Memasuki Ancol, khususnya bagi wisatawan dari daerah, umumya, pasti memiliki kerinduan untuk datang lagi. Ada kesan menyenangkan yang sulit dilupakan.

Selain menjalankan fungsi bisnis, Ancol kiranya diharapkan juga menjalankan fungsi dan tanggung jawab sosialnya, melalui jalinan kerjasama saling menguntungkan dengan berbagai daerah yang memiliki keseriusan dalam mengelola usaha pariwisata di daerahnya.

Di beberapa daerah, persoalan ‘manusia’ yang berhubungan dengan usaha pariwisata adalah persoalan mendasar.

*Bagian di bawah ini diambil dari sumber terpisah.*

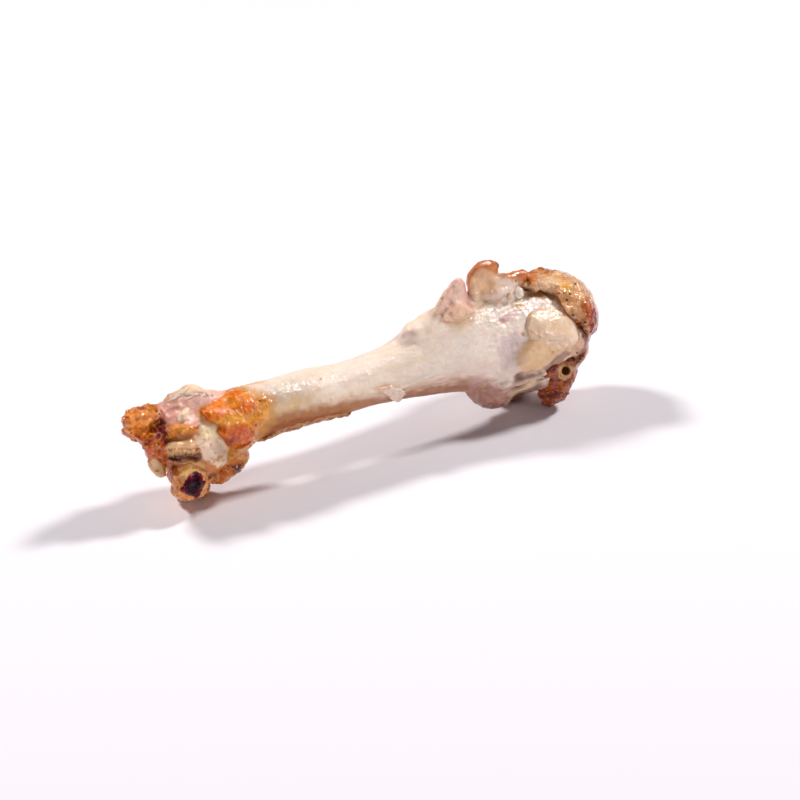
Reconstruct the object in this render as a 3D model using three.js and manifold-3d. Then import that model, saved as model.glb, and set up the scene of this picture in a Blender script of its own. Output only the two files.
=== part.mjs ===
// A leftover upper-wing bone of a roast chicken, picked nearly clean and lying on a table.
// Millimetres, +Z up. X runs along the bone: the elbow end is at -X and the broad shoulder end at +X.
// The origin is on the table under the middle of the bone.
import * as THREE from "three";
import { mergeVertices } from "three/addons/utils/BufferGeometryUtils.js";
import Module from "manifold-3d";

const wasm = await Module();
wasm.setup();

// ---- Driving sizes ----
const GAP = 0.3; // kept between tissue and the bone under it
const FINENESS = 0.085; // how far a facet may stray from the smooth form
const SHIFT = [-1.53, -0.57, 0]; // brings the middle of the finished piece to the origin

// The bone with its membrane, as stations from the elbow to the shoulder: x, y, z of the centre, then half its depth (across) and half its height.
const BONE = {
  stations: [
    [-36.2, 0.0, 10.6, 3.2, 3.6],
    [-32.5, 0.0, 10.3, 4.5, 4.9],
    [-28.0, 0.0, 10.1, 5.0, 5.4],
    [-23.0, 0.0, 10.9, 4.4, 4.55],
    [-18.0, 0.0, 11.6, 3.95, 4.0],
    [-11.0, 0.0, 11.8, 3.8, 3.85],
    [-4.0, 0.0, 11.45, 3.7, 3.75],
    [4.0, 0.0, 11.75, 3.95, 4.25],
    [10.0, 0.0, 12.2, 4.5, 5.3],
    [16.0, 0.0, 12.6, 5.3, 6.5],
    [22.0, 0.1, 12.0, 6.2, 7.7],
    [28.0, 0.2, 11.4, 7.0, 8.5],
    [33.0, 0.2, 10.9, 7.1, 8.1],
    [37.2, 0.2, 10.6, 6.2, 6.7],
    [40.8, 0.2, 10.6, 4.6, 4.9],
  ],
  squareness: 5, // how late the ends round off: 2 is an ellipsoid, more is blunter
};
const CREST = { at: [12.5, 0.6, 16.7], radii: [7.2, 2.0, 2.7], turn: [0, -14, 0] }; // ridge along the top, towards the shoulder
const LOWER_TUBERCLE = { at: [21.8, -1.0, 6.2], radii: [4.3, 4.2, 4.0], lump: [0.2, 1.0, 0.2] };
const REAR_TUBERCLE = { at: [29.5, 4.0, 4.7], radii: [5.0, 3.6, 5.0] };
const CONDYLE_UPPER = { at: [-32.8, 0.4, 12.7], radii: [3.4, 4.3, 2.9] };
const CONDYLE_LOWER = { at: [-30.0, -0.1, 7.3], radii: [4.3, 4.9, 3.7] };
const HEAD_RECESS = { at: [34.8, -7.4, 5.6], radii: [5.0, 3.3, 4.3], turn: [0, 20, 0] }; // under the cartilage's lower edge
const ELBOW_HOLLOW = { at: [-33.8, -4.9, 9.9], radii: [3.7, 3.2, 1.35], turn: [0, 12, 10] };

// The joint's gristle on the side that shows: an oval disc over a band that runs down from it, and the cut edge beside them.
const CARTILAGE_DISC = { at: [30.0, -6.6, 15.2], radii: [4.9, 4.0, 2.8], turn: [0, 23, 0] };
const CARTILAGE_BAND = { at: [27.2, -6.6, 11.6], radii: [6.3, 4.0, 2.9], turn: [0, -28, 0] };
const CARTILAGE_EDGE = { at: [36.0, -5.0, 11.2], radii: [2.3, 3.4, 3.6], turn: [0, 8, 0] };
const DISC_THICK = 1.35;
const BAND_THICK = 0.95;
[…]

Baik manusia yang terstruktur dalam kelembagaan formal maupun informal.

Kerjasama Ancol dengan daerah bisa dalam bentuk investasi langsung, transfer ilmu dan keahlian, dan lain-lain, tergantung kebutuhan daerah masing-masing.

Sehingga kita tidak melihat dan mendengar lagi, di daerah-daerah tertentu, objek wisata dikelola secara semi preman, sehingga membuat orang takut datang.

Pernah di sebuah kota, di sebuah objek wisata, sepasang anak muda ditangkap oleh segerombolan orang. Kepada mereka terjadi peristiwa tidak manusiawi, yang membuat semua orang di kota itu menyayangkan peristiwa tersebut. Padahal untuk memasuki objek wisata itu pengunjung dibebani retribusi. Untung, meski sempat diberitakan media massa dan ditindaklanjuti pihak berkepentingan, namun kasus tersebut raib begitu saja.

Atau di sebuah daerah lain, sewaktu memasuki pintu gerbang objek wisata, di loket retribusi kita dinanti segerombolan orang dengan wajah beringas, tanpa seragam resmi,  dan dari mulut mereka tercium aroma alkohol. Cara-cara memungut uang masuk pun tak memiliki tata krama. Serta beberapa peristiwa jelek lainnya yang sering terjadi di objek-objek wisata daerah.

Peristiwa di atas sebetulnya tak perlu terjadi, jika pengelola (Pemerintah Daerah sebagai pihak penerima retribusi), bekerja lebih sungguh-sungguh dan tidak asalan dalam menjalin kerjasama pengelolaan dengan pihak-pihak lain.

Kita berharap kecintaan masyarakat Indonesia terhadap Ancol, akan memberi dampak lanjutan kepada kecintaan terhadap dunia pariwisata Indonesia secara luas.- Indra Martini.